Het Hoofdgeld bedraagt drie guldens jaarlijks voor ieder persoon boven de twaalf jaaren oud, van elk huisgezin, waar van het hoofd, aan geld, vastigheden of anderzins, zeshonderd guldens, of daar boven gegoed is. Die minder bezitten, kunnen met de helft daar van volstaan. De belasting op de Schoorsteenen bedraagt insgelijks drie guldens van ieder haardstede, welke gebruikt kan worden. Want van de Schoorsteenen, die digt gemetzeld, of anderzins onbruikbaar gemaakt zijn, behoeft niet betaald te worden. Van ieder Paerd, jong of oud, uitgezonderd alleen de Zoogveulers, ’t zij het tot eenig bedrijf, of voor vermaak worde gehouden, moet, zonder onderschei van waarde, alle half jaaren betaald worden zeven stuivers. De belasting op de Koeijen is ongelijk, naar maate der onderscheidene Distrikten, die in hooge en laage verdeeld worden. Van ieder Koe, drie jaaren oud en daar boven, moet ieder half jaar betaald worden een gulden op hoog, en tien stuivers op laag land; doch die in broekige of andere diergelijke slegte landen ter weide loopen, zeven stuivers. Van ieder beest van twee jaaren oud wordt slegts de helft betaald.

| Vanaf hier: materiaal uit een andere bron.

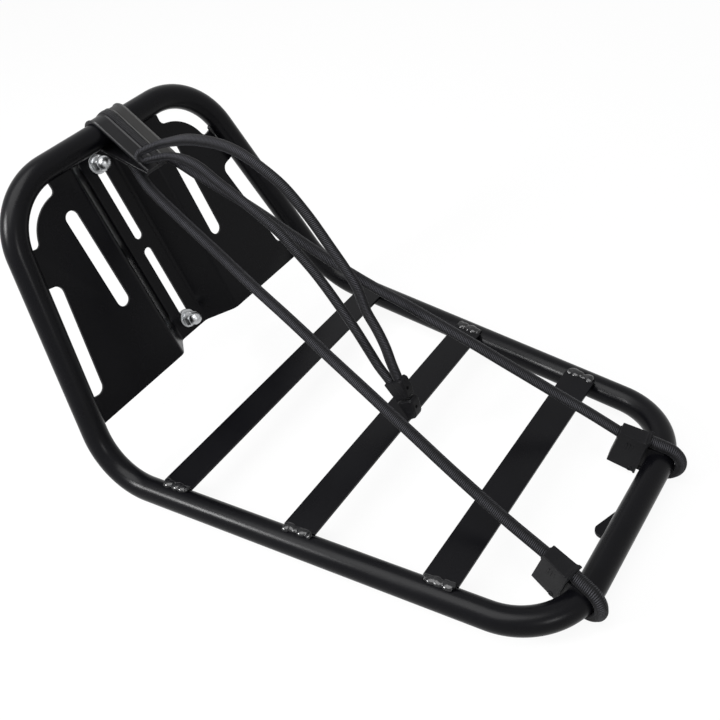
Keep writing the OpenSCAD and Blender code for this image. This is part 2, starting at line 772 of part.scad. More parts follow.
// The cord's loop round the end rail, with both ends on the clip's flange
module loop(x, pitch) {
    color("#202022") place(rail_point(x), clip_up_of(x, pitch), clip_way_of(x, pitch), -clip_side_of(x)) {
        rotate_extrude(angle = 180) translate([loop_r, 0]) circle(r = cord_r);
        for (side = [-1, 1]) translate([side * loop_r, -clip_stand, 0])
            rotate([-90, 0, 0]) cylinder(r = cord_r, h = clip_stand);
    }
}

module near_loop() {
    loop(near_clip_x, near_clip_pitch);
}

module far_loop() {
    loop(far_clip_x, far_clip_pitch);
}

// The centre clip's block, from its entry face down to the hook
module centre_clip() {
    half = centre_clip_h / 2;
    long = centre_clip_len;
    cut = centre_clip_cut;
    entry = [centre_clip_x + centre_clip_w / 2, entry_mid.x, entry_mid.y];
    color("#2b2b2e") place(entry, clip_way, clip_rise, [-1, 0, 0]) linear_extrude(centre_clip_w)
        polygon([[0, -half], [0, half], [long - cut, half], [long, half - cut],
            [long, cut - half], [long - cut, -half]]);
}

// The hook below the clip, whose lowest corner stands on the middle slat
module centre_hook() {
    hinge = entry_mid - centre_clip_len * [cos(clip_lean), sin(clip_lean)];
    side = (centre_clip_h / 2 - centre_clip_cut) * [sin(clip_lean), -cos(clip_lean)];
    color("#2b2b2e") translate([centre_clip_x - centre_clip_w / 2, 0, 0]) rotate([90, 0, 90])
        linear_extrude(centre_clip_w)
            polygon([hinge + side, hinge - side, hinge - side + hook_drop, hook_foot]);
}

frame_tube();
back_plate();
slat(0);  // slat_1
slat(1);  // slat_2
slat(2);  // slat_3
slat_welds();
plate_welds();
end_tab();
upper_bolt();
lower_bolt();
rear_washers();
front_washers();
spring_washers();
dome_nuts();
strap_band_left();
strap_band_woven();
strap_band_right();
near_cord();
far_cord();
near_clip();
far_clip();
near_loop();
far_loop();
centre_cord_upper();
centre_cord_lower();
centre_cord_turn();
centre_clip();
centre_hook();
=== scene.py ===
import math
import bmesh
import bpy
import numpy as np
from mathutils import Matrix, Vector


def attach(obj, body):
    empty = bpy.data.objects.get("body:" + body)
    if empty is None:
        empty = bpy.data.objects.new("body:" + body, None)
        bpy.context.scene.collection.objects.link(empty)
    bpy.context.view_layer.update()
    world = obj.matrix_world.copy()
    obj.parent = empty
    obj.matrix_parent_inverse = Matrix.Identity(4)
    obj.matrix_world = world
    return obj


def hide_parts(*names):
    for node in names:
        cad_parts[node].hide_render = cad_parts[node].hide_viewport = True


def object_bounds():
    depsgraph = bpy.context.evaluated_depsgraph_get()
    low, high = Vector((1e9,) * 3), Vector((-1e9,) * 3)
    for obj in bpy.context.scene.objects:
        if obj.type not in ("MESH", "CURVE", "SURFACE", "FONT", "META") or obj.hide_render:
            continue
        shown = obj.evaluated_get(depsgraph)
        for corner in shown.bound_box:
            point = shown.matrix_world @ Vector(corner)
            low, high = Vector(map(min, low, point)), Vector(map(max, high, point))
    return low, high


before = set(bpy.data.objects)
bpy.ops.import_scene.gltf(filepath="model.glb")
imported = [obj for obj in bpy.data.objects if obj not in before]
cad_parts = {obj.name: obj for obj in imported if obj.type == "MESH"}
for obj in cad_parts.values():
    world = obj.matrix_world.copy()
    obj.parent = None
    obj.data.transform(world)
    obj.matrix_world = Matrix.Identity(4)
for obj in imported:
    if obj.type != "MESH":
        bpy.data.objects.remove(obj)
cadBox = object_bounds()
print("frame loaded")

mm = 0.001

# the view of the photograph, in degrees and metres, in the rack's own frame
photoView = {
    "azimuth": -49.034, "elevation": 41.173, "roll": -9.735,
    "place": (-0.4149, -0.2145, 0.5393), "lens": 43.218, "sensor": 36, "clip": (0.01, 20),
}

# the bent tube, in millimetres and degrees, and the raised plane that carries the back plate
tubeShape = {
    "radius": 11, "tubeZ": -12.087, "endY": -92.5, "endW": 234, "foldW": 328, "deckLen": 404,
    "backAngle": 70.5, "backLen": 248, "topW": 226,
    "endBend": 60, "foldBend": 58, "topBend": 62, "sides": 72, "step": 3.0, "arcSteps": 30,
}


def unit(v):
    v = np.asarray(v, float)
    return v / np.maximum(np.linalg.norm(v, axis=-1, keepdims=True), 1e-12)


backAngle = math.radians(tubeShape["backAngle"])
backUp = np.array([0, math.cos(backAngle), math.sin(backAngle)])
backOut = np.array([0, -math.sin(backAngle), math.cos(backAngle)])
foldY = tubeShape["endY"] + tubeShape["deckLen"]
foldMid = np.array([0, foldY, tubeShape["tubeZ"]])
barMid = foldMid + tubeShape["backLen"] * backUp
splay = math.atan((tubeShape["foldW"] - tubeShape["endW"]) / 2 / tubeShape["deckLen"])
lean = math.atan((tubeShape["foldW"] - tubeShape["topW"]) / 2 / tubeShape["backLen"])
sideways = np.array([1.0, 0, 0])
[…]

Van de Bullen en Ossen wordt geene belasting geheven. Voor de Bezaaide Landen, eindelijk, zonder onderscheid met hoedanig eene soort van Zaaden, moet betaald worden, van ieder Pondemaate, (zijnde tweehonderdveertig Roeden) ieder half jaar, vijf stuivers en zes penningen; bedraagende, alzo, voor ieder Morgen Lands, dertien stuivers en zeven penningen. Iets minder, egter, bedraagt deeze belasting, ten aanzien van de laage landen, en min vrugtbaare streeken.